I have this image of Jesus walking tall through Galilee, Tyre, the Decapolis and the regions around the Jordan, even through Jericho.  Then, if you looked closely, he seems to start to stoop, just a little, barely noticeable.  Passing along the road to Bethany, though, and then through Bethany and on to Jerusalem, the stooping gets more noticeable, as though he were loaded down, shouldering something hard, rough, and heavy.  Maybe all the walking was just making him tired, thirsty, and hungry.  I’m afraid Jesus was often tired, hungry, and thirsty.

“Seeing in the distance a fig tree in leaf, he went to find out if it had any fruit.  When he reached it, he found nothing but leaves, because it was not the season for figs” (11:13).  In Israel, as you can find out, first figs, the early crop, appear in March or April, but these aren’t ready to pick until June or so.  Like several things Jesus does, not the least of which is going to the cross, this moment with the fig tree perplexes people.  It wasn’t the season for figs!  Everyone knew that.  Why look for ripe figs when there were none to be found, when there wouldn’t be any?

We’re told that the tree was in leaf.  All that might mean to us is that it was already spring.  Fig trees, though, will put out early fruit even before the tree comes into leaf.  The main crop comes after the leaves.  Jesus, seeing that the tree was already in full leaf, hoped he might just find some early, possibly even ripe, fruit, first fruits.  It was not an entirely unreasonable hope.

But why would Jesus, the Son of God, hope for anything?  If he knew everything about everyone, if he knew what was in every person’s heart (Jn 21:17, 2:24-25), would he not also already know whether there were figs on that tree?  We can often make Jesus out to be more God than man—we tend to err on the side of divinity.  All of those who encountered and knew Jesus in the Gospel accounts knew him as a man—more man than God.  Scripture gives us one of the deep mysteries from the depths of God’s heart: Jesus is God and Jesus is man, and whoever gets that all figured out will doubtless be canonized.  For the rest of us, there’s the struggle to make sense of it, to understand how both natures are at work together in all that Jesus says and does.  There are times when I think Jesus might also have experienced this, first-hand.

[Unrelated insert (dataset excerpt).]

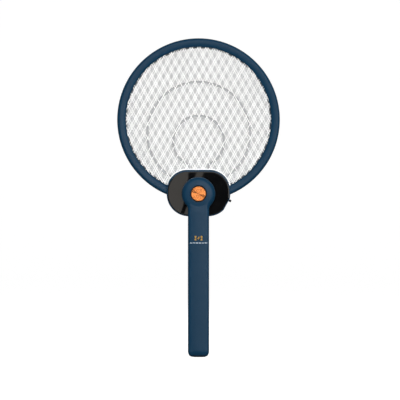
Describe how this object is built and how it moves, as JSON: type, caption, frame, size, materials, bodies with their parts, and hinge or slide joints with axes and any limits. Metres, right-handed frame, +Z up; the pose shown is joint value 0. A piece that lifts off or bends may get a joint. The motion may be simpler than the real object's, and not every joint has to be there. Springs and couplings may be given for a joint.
{
  "type": "electric fly swatter",
  "caption": "Handheld electric fly swatter: round hoop of wire nets on a flat housing that folds on a straight handle, with a push button in the pivot and a slide switch.",
  "frame": {"origin": "on the ground under the handle's end, midway through the depth, when the swatter is held upright", "axes": "+Z up along the handle to the hoop, -Y is the side with the button and the front net, +X to the right seen from there"},
  "size_m": [0.228, 0.048, 0.446],
  "materials": {
    "navy_shell": "soft-touch moulded plastic, fine grain",
    "navy_cap": "moulded plastic, fine grain",
    "dark_steel": "blackened",
    "cell_wrap": "shrink wrap",
    "nickel_strip": "plated",
    "red_lead": "extruded insulation",
    "circuit_board": "solder mask",
    "socket_steel": "drawn",
    "light_pipe": "clear moulded",
    "bright_steel": "plated",
    "switch_plastic": "moulded",
    "bezel_black": "moulded",
    "bush_acetal": "machined",
    "orange_metal": "spun and anodised",
    "fascia_black": "mirror gloss",
    "net_wire": "white coated wire",
    "rib_plastic": "moulded",
    "spindle_steel": "turned",
    "coil_tape": "tape",
    "capacitor_coat": "dipped",
    "part_black": "moulded",
    "resistor_body": "lacquered",
    "contact_brass": "stamped",
    "knob_black": "moulded"
  },
  "bodies": {
    "handle": {"handle_front_shell": "navy_shell", "handle_rear_shell": "navy_shell", "handle_end_cap": "navy_cap", "handle_screws": "dark_steel", "battery_cell": "cell_wrap", "battery_tabs": "nickel_strip", "battery_leads": "red_lead", "charging_board": "circuit_board", "charging_socket": "socket_steel", "charge_light": "light_pipe", "switch_board": "circuit_board", "switch_board_screws": "bright_steel", "press_switch": "switch_plastic", "button_spring": "bright_steel", "button_bezel": "bezel_black", "pivot_bush": "bush_acetal"},
    "button": {"trigger_button": "orange_metal", "button_plunger": "switch_plastic"},
    "head": {"head_front_shell": "navy_shell", "head_rear_shell": "navy_shell", "head_screws": "dark_steel", "front_fascia": "fascia_black", "front_net": "net_wire", "high_voltage_net": "net_wire", "rear_net": "net_wire", "front_ribs": "rib_plastic", "rear_ribs": "rib_plastic", "pivot_spindle": "spindle_steel", "spindle_screws": "bright_steel", "spindle_nut": "spindle_steel", "friction_washer": "bright_steel", "voltage_board": "circuit_board", "board_screws": "bright_steel", "transformer": "coil_tape", "storage_capacitor": "capacitor_coat", "rectifier_diodes": "part_black", "bleed_resistors": "resistor_body", "driver_transistor": "part_black", "net_contacts": "contact_brass", "pivot_leads": "red_lead", "mode_switch_body": "switch_plastic"},
    "mode": {"mode_knob": "knob_black"}
  },
  "joints": [
    {"name": "head_fold", "type": "hinge", "parent": "handle", "child": "head", "pos_m": [0, 0, 0.228], "axis": [0, 1, 0], "range_deg": [0, 180]},
    {"name": "button_press", "type": "slide", "parent": "handle", "child": "button", "axis": [0, 1, 0], "range_m": [0, 0.0015], "stiffness_N_per_m": 900, "springref_m": -0.001, "deforming": ["button_spring"]},
    {"name": "mode_slide", "type": "slide", "parent": "head", "child": "mode", "axis": [-0.4848, 0, -0.8746], "range_m": [0, 0.008]}
  ]
}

If Jesus were always to be more God than man, he would indeed be majestic, glorious, and remote, from us and from our day-to-day experiences and struggles in this life.  If Jesus were always to be more man than God, he wouldn’t give us much cause to think he knew any more about what he was talking about or doing than you or I.  It’s as he lives, moves, and breathes in both natures at the same time that we most and best understand he knows us through and through because he has been there too, and he also will take us to himself—so there is always hope, also.  Jesus is where God meets us; Jesus is God-With-Us Immanuel.  Jesus is our sure hope.

God doesn’t need to hope, and He gives us hope.  It seems there are moments in the life of Jesus on this earth where he, too, experienced hope, just as we experience it.  There were those glorious, holy moments when his hope was fulfilled, realized.  We also know the joy of a hope fulfilled.  There were also moments, I’m sorry to say, when his hope was not realized: not only not realized, but disappointed, badly, sadly.  We know about that, too.  In all things, Scripture wants us to know that Jesus knows what it is like to be one of us in this fractured world.  Let this help to build trust and reliance upon the one who finds us and meets us where we are to take us to where he is.

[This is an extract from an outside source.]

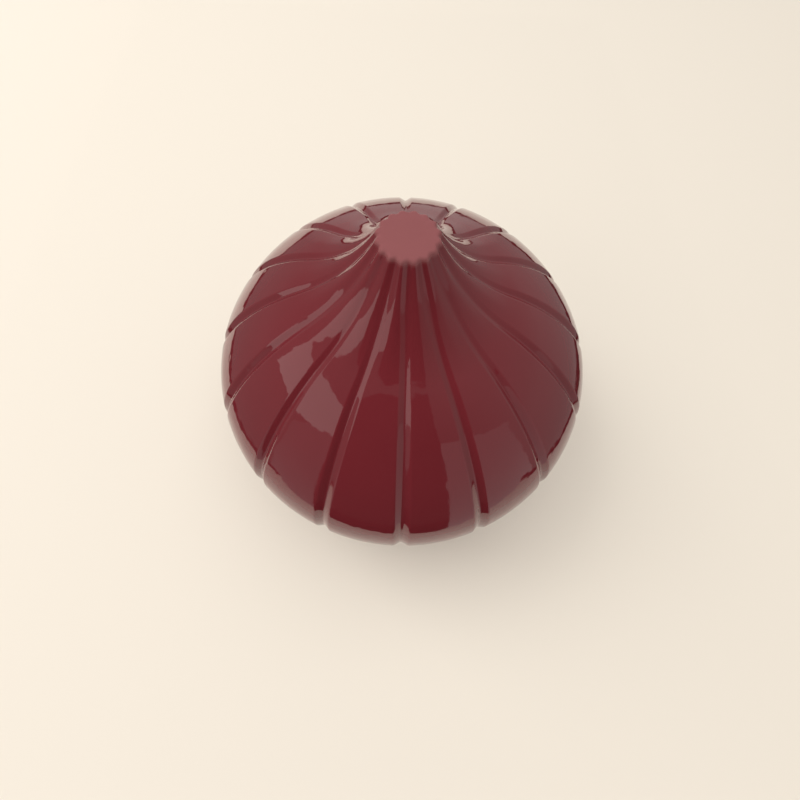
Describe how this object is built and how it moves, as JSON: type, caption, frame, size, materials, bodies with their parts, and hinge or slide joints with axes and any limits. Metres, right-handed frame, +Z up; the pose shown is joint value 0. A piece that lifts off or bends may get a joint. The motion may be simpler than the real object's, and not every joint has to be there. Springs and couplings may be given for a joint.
{
  "type": "onion keeper",
  "caption": "Onion-shaped food keeper in gloss plastic: ribbed base and ribbed lid with a stem, joined by a twist lock and a soft seal.",
  "frame": {"origin": "centre of the foot, on the surface that the keeper stands on", "axes": "+Z up the stem, the axis of the round body; a groove of the base faces -Y"},
  "size_m": [0.11, 0.11, 0.0963],
  "materials": {
    "shell": "high gloss, opaque burgundy",
    "seal": "matte silicone"
  },
  "bodies": {
    "base": {"base": "shell"},
    "lid_carrier": {"seal_ring": "seal"},
    "lid": {"lid": "shell"}
  },
  "joints": [
    {"name": "lid_lift", "type": "slide", "parent": "base", "child": "lid_carrier", "axis": [0, 0, 1], "range_m": [0, 0.06]},
    {"name": "lid_twist", "type": "hinge", "parent": "lid_carrier", "child": "lid", "pos_m": [0, 0, 0.046], "axis": [0, 0, 1], "range_deg": [0, 22.5]}
  ]
}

He came seeking fruit and found only leaves.  The signs for hope were there, even abundantly, but they were empty signs, or, more kindly, signs that had not yet been fulfilled.  Well, it wasn’t the season for figs, wasn’t the season for fruit.  No, it wasn’t.  And who appoints the seasons, beloved?  And not only the seasons of the year.  Jesus came seeking fruit, the fruit of righteousness—it wasn’t as if he found nothing, or only rottenness.  Oh, he found willingness, he found repentance, he found devotion—and this fruit delighted him.  How wonderful, to envision Jesus rejoicing, and he did.  And we also know he found unwillingness, hardness of heart—stubborn, stiff-necked people, just as God had found His people for centuries of generations.  Impenitence—not guilty of anything, at least not anything that really matters, nothing that should really count.  Oh, Jesus found devotion among these ones, too, maybe especially among the hard-hearted: devotion to self, what Paul goes on to call the flesh—life the world’s way.  There’s always more than enough of such devotion, such worship.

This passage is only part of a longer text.